If Max has a replenishing supply of stem cells, I wonder if that means she'll never age. She doesn't appear to suffer any long-term effects from the transfusions she gives Logan, nor from the implant that is apparently still within her body, though inert. It seems logical that Lydecker is somehow connected with the Red program, but it wouldn't be like him to leave Johanssen in charge of the local soldiers -- and if he was able to develop the stem cells for Manticore, I'm not sure why he'd need Max's ova. The mantra of the soldiers, however, does sound like Lydecker: "I found freedom in service," they recite as they die, and chant, "No regrets." I don't really understand the bleeding eyes, other than to make a damaged soldier look like Frankenstein's monster and Max look like Eric Draven from The Crow.

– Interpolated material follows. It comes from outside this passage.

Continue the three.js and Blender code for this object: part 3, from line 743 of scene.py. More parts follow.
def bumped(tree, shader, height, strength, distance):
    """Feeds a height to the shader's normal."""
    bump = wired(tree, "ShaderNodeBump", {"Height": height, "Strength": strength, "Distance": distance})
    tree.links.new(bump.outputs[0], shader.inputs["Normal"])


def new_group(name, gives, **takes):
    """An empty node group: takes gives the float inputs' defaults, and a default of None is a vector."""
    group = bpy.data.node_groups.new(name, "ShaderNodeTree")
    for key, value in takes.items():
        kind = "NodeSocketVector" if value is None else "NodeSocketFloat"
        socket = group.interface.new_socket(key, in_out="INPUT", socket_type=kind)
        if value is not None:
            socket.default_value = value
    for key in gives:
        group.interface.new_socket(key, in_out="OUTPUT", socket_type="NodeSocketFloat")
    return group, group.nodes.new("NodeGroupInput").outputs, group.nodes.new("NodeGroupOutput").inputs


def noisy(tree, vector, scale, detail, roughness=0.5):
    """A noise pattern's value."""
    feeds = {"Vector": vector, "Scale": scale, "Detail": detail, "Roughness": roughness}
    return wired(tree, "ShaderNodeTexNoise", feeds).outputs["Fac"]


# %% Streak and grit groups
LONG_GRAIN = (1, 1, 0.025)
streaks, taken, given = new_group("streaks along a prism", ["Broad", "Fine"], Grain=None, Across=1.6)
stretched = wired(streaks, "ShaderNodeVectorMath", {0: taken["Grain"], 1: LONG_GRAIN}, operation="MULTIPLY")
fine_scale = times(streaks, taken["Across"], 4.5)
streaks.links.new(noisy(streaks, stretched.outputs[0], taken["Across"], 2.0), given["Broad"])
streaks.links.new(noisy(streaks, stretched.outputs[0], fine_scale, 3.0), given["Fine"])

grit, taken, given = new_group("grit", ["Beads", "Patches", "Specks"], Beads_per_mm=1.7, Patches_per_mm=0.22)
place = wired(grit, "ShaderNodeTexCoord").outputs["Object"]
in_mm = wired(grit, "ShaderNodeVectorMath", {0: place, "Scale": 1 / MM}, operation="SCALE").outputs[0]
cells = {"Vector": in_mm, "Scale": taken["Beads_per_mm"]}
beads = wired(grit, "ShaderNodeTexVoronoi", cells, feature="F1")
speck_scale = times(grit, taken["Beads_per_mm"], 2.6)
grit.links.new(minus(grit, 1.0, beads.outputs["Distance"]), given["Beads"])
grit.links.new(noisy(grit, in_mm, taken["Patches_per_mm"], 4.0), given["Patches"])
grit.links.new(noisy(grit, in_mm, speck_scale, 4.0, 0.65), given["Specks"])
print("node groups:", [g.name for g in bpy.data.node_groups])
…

Dark Angel is not squeamish about showing blood, but unlike The X-Files, it saves its gory shots for maximum effect. We don't see much blood when Logan puts the knife in Max's neck, but it's still utterly horrifying. We also don't see much when the axe goes through Johanssen's head, though I'm sure absolutely no one regrets it at that point. As always, there's a lot of humor -- mostly from Cindy trying to master the cold-calling patter of the insurance agency, then deciding to explain that in case of injury her bosses "will drop twenty large on whatever's left of your ass" instead. Herbal tries to speak The King's English to impress his woman, but gets over it by the end of the episode. It's not so funny anymore to hear Kendra talk about "Mr. Multiples" now that we know who he is, but maybe he really has changed...or maybe she's the dupe Max thinks she is.
Maybe Max will be looking for a new roommate. Suddenly the sex question she thought wouldn't be arising with Logan looms a lot larger. No puns intended. It isn't only Cindy she's worried about when she says she should turn herself in before someone close to her gets hurt. Yet Logan sees only the miracle that she has saved him the use of his lower body; Max twice tells him to thank Manticore. It's a very mixed blessing.